# Eye of the storm



## gal turner (Mar 3, 2010)

This is my latest attempt at my negative space designs. Mahogany & Mesquite. With this bowl, I tried to make something unique and new in the turning world. when the lid is lifted one sees the "eye" of the storm, and the large rim, shows the swirling winds of the storm. I am immensly pleased with this piece, and I hope ya'll find it entertaining and a bit interesting. :thank_you2:


----------



## thistlefly (Dec 2, 2008)

gal turner said:


> This is my latest attempt at my negative space designs. Mahogany & Mesquite. With this bowl, I tried to make something unique and new in the turning world. when the lid is lifted one sees the "eye" of the storm, and the large rim, shows the swirling winds of the storm. I am immensly pleased with this piece, and I hope ya'll find it entertaining and a bit interesting. :thank_you2:


Wow. I'd offer to buy it, if I could afford what it's worth. 

Seriously, I see your work as art, which happens to be expressed in woodturning. You should create a portfolio and talk to galleries and folks who know that subject far better than I.

Bob


----------



## gal turner (Mar 3, 2010)

Hi Bob: thanks for your comments. They are appreciated .Glad you like it. I do too!! For those of you who have harrassed me:laugh: about giving info on myself I will refer you to Woodturner's Resource website. On the homepage I am lucky enough to be chosen Sept. Woodturner of the month. Now you know all the important info! Golly, whatever will you do with it? I have always wanted to be known for my work, and my work only. But it appears that the jackals must be placated!!!:laugh::thank_you2:


----------



## TwoSkies57 (Feb 23, 2009)

congrats on the acknowledgment GT... *S* well earned!!

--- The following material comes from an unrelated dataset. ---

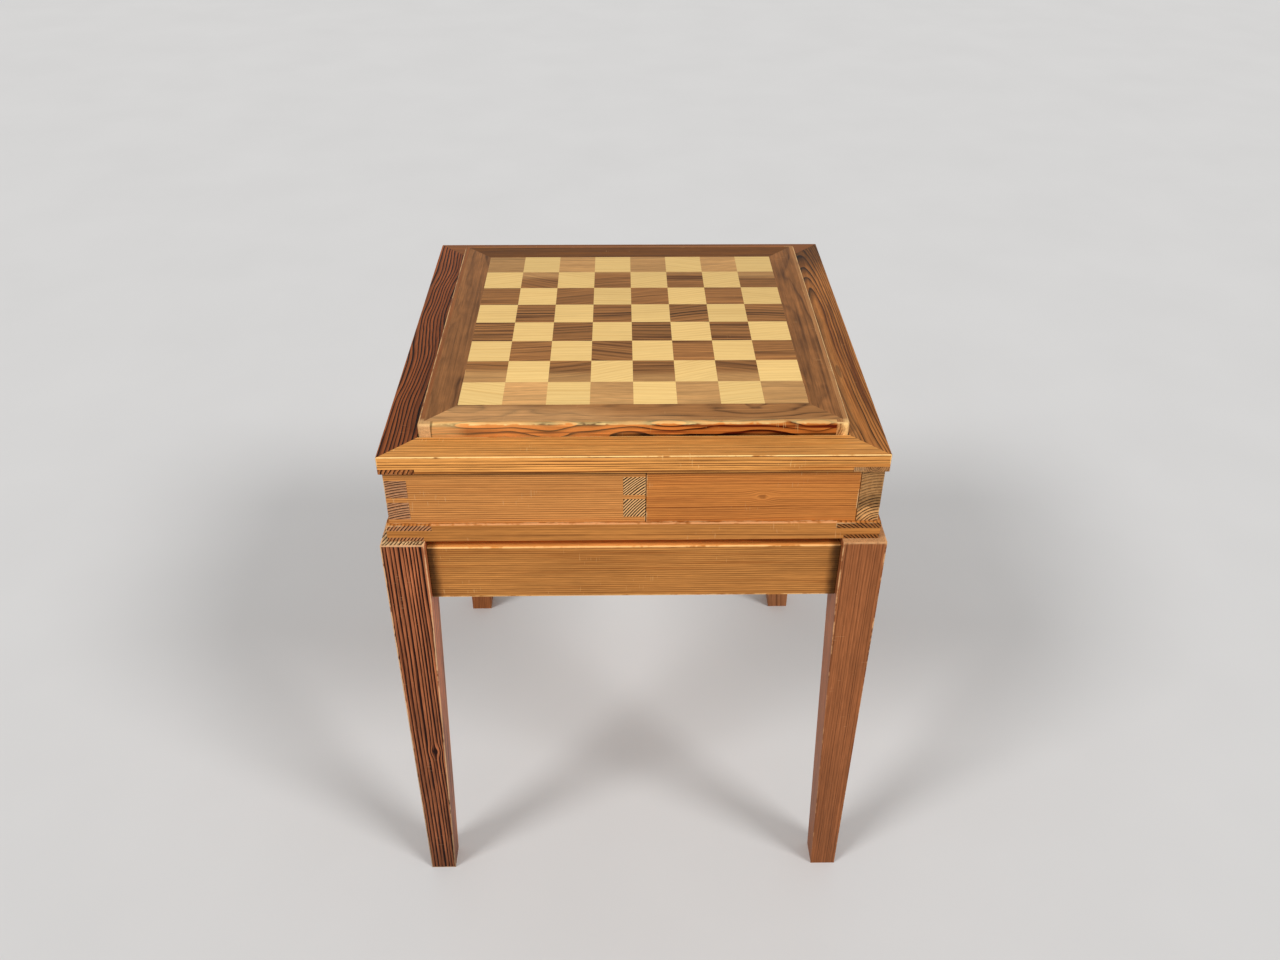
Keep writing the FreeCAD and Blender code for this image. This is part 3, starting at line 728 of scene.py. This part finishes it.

I'm bettin' there are a few tightened jaws out there .....


----------



## CanuckGal (Nov 26, 2008)

It's your work's fault that the "jackals" exist. "WHO IS this artist extraordinaire?" they must cry.  
Congrats on your WR achievment. Well deserved! 
And now we know and are even more humbled. :agree:


----------



## xplorx4 (Dec 1, 2008)

Well done, your work in unique, well planned and executed. For my part you may remain as you have always been "personal".


----------



## gal turner (Mar 3, 2010)

Hey CG, good to hear from you. We agreed on $20.00 for a nice response, right? I think this was even better than we agreed to so I'm sending 25.00:dirol::lol::dance3: Check is in the mail !!!!! :thank_you2: HA Seriously tho, I appreciate your kind words , and you taking the time. Hope fall colors at your house as pretty as here. I'm wasting tons of time just walking the dogs and taking in the lovely color. Regards


----------



## gal turner (Mar 3, 2010)

Hi 2skies: yep, the jaws must really be grinding, I'm getting nice letters from dentists all over the country thanking me for the new business!!!!! Have a super day!


----------



## CanuckGal (Nov 26, 2008)

:lol: :dance3:

Haha GT! Fall is in it's glory here. Unfortunatly it's work for us city dwellers, raking leaves, prepping lawns and gardens for winter. But I suppose cutting 5 cords of firewood is no picnic either.


----------



## gal turner (Mar 3, 2010)

I've been meaning to pass this on to you GC: I know you liked Dick P.'s story in Alaska. Have you ever read about Dorothy Moulter? She was a nurse & left chicago and moved to what is now called the Boundary Waters Canoe Area. She wrote a book called Root Beer Lady. (I think she wrote it) After it became the BWCA she was allowed to live there until her death. The state of Mn. moved her cabin into Ely and it's now a museum . She's an interesting gal. There was another book published in 70's (?) about a gal who moved up into the Adirondacks . She was a writer(by trade) I think. She wrote about her struggles and about becoming a fishing guide. Maybe you can snuggle up in front of the electric baseboards this winter & have some good reading!!! Cheers


----------



## CanuckGal (Nov 26, 2008)

Thanks GT! I will hunt down the books! Maybe I'll camp out in the back shed this winter curled up next to a woodstove reading the books and living the adventure vicariously.


----------



## Maurice (Sep 24, 2004)

Fantastic!!!!


----------



## BernieW (Sep 12, 2006)

GT that is one beautiful piece. I can see why your piece was chosen. Beautiful turnings and woodworking.


----------